Criminal Justice Reform

Senate Bill 2781 will prohibit occupational licensure boards from withholding a license due to a prior criminal conviction, unless the crime for which an applicant was convicted directly relates to the duties and responsibilities for the relevant occupation.

In addition, HB 1352 will limit the circumstances under which a person’s driver’s license may be suspended as punishment for crimes that have nothing to do with driving a vehicle. This bill would also make adjustments to and/or expand drug courts, mental health courts, and veterans courts to help streamline the court system and to provide specialized treatment to lessen the likelihood that a convicted person will repeat their criminal activity.

The bad

Subsidies for Hollywood Producers

SB 2603 propose to reinstate the previously-expired “rebate” (which in reality is a grant) to out-of-state producers of films, TV shows, video games, commercials, etc. for the expenses they incur while producing their product in Mississippi. In-state producers of such products are already eligible for the rebate. The maximum that can be spent on these “rebates” is $10 million per year on any one project, and $20 million on all projects combined.

Subsidies for Local Retail Developments

SB 2425 would provide a new method for the state to subsidize local retail developments. It would allow, for the first time, a county to receive a sales tax rebate (known as a “diversion”) from the state. Currently, only municipalities receive such diversions. SB 2425 would specifically target the diversion to pay off bonds which Jackson County plans to issue using what’s known as Tax Increment Financing (TIF).
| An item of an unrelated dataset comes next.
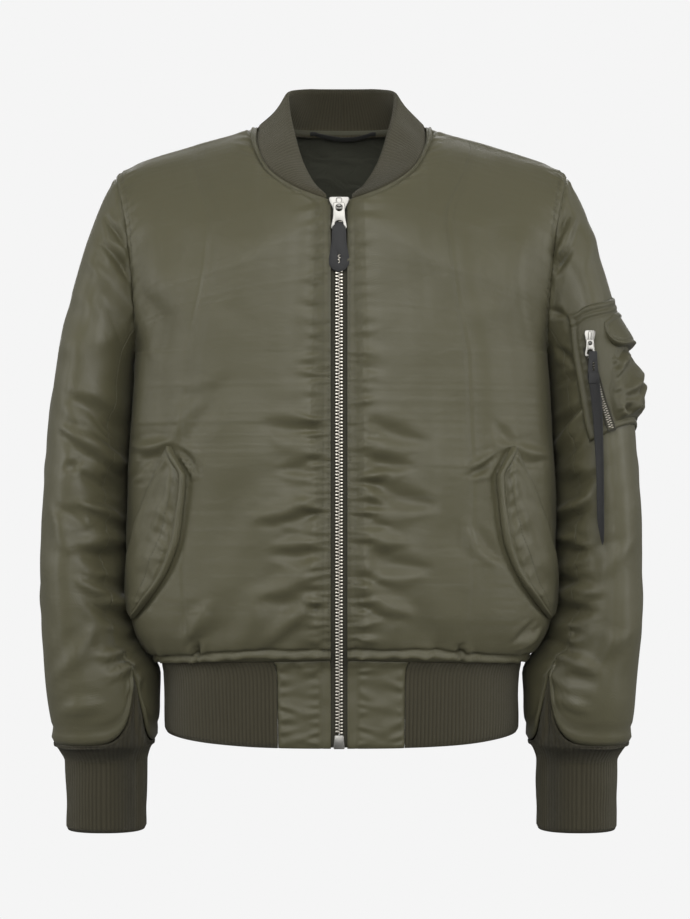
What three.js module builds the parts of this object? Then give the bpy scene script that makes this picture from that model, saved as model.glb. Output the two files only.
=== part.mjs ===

With a TIF, money that’s borrowed for a retail development is paid back with the additional tax revenue generated by the new development. When cities use TIFs, there’s no additional cost to the state, because the cities are paying off the bonds using a portion of the sales tax diversion they would normally receive anyway. But because counties don’t currently receive sales tax diversions from the state, SB 2425 would result in the state, not the local government, paying off most of the TIF. Although this bill would only apply to Jackson County for now, other counties are viewing this as a new source of revenue for them in the future.

The Ugly

Subsidies/Bribes to Attract Graduates to Mississippi

Rather than address the underlying causes for Mississippi’s “brain drain,” where many of our college graduates leave the state and few come here from other states, HB 816 would bribe college graduates to live and work in the state for at least five years by offering them a rebate of the income tax they paid to the state for those five years. To qualify, the person would have had to graduate within the past two years from college or professional school. If the person holds a job for those five years, they would get 50% of their taxes back. They would get 100% back if they (a) purchase and own property in the state for residential or commercial use, (b) establish a business in the state that has at least one employee other than the individual, whose wages are subject to Mississippi Income Tax Withholding Law, and/or (c) serve as a licensed teacher in a public school or nonpublic school. (Fortunately, this bill, which passed the House, died in the Senate Finance Committee this week.)



  1. Stan Flint on March 9, 2019 at 9:33 am

    While I respect and follow this blog, even the best get things wrong sometimes.

    Facts about SB 2425

    It is not a subsidy for private business but pays for critical public infrastructure development.

    It will allow Jackson County to apply a portion of the tax dollars spent in Jackson County to attract new economic development and jobs.

    In fact, it will generate new revenue for the state that will be paid by those purchasing the products or services. The state is only the conduit for those revenues.

    The state will receive 81.5% of this new and previously non-existent revenue until the bonds are paid and then will get 100% forever as opposed to the cities which is a permanent diversion.

    It will create jobs that will increase tax revenue such as now exists in the wildly successful D’Iberville commercial development on I-10 and I-110. Proven successful because the City of D’Iberville already had TIF authority.

    The funds do not subsidize retail development. It pays only for public infrastructure needed to attract major investors into the county. It works by funding such infrastructure by those who patronize the businesses.

    It does not create new additional taxes and does not raise taxes on the county taxpayers.

    It is a proven effective public private partnership that should be replicated. The type of activity usually supported by this blog.

    It applies to all types of commercial enterprises, not only to retail economic development.

    I hope this helps clarify this important tool that will Allow counties to be competitive with the cities.

  2. Scott Welch on March 27, 2019 at 1:48 pm

    With respect, the characterization of SB 2603 is just plain wrong. It’s not a grant and it in no way compares unfavorably with the grants and concessions given to many other industries. I commend the excellent analysis by Ward Emling in the Northside Sun for a realistic take on this important Bill.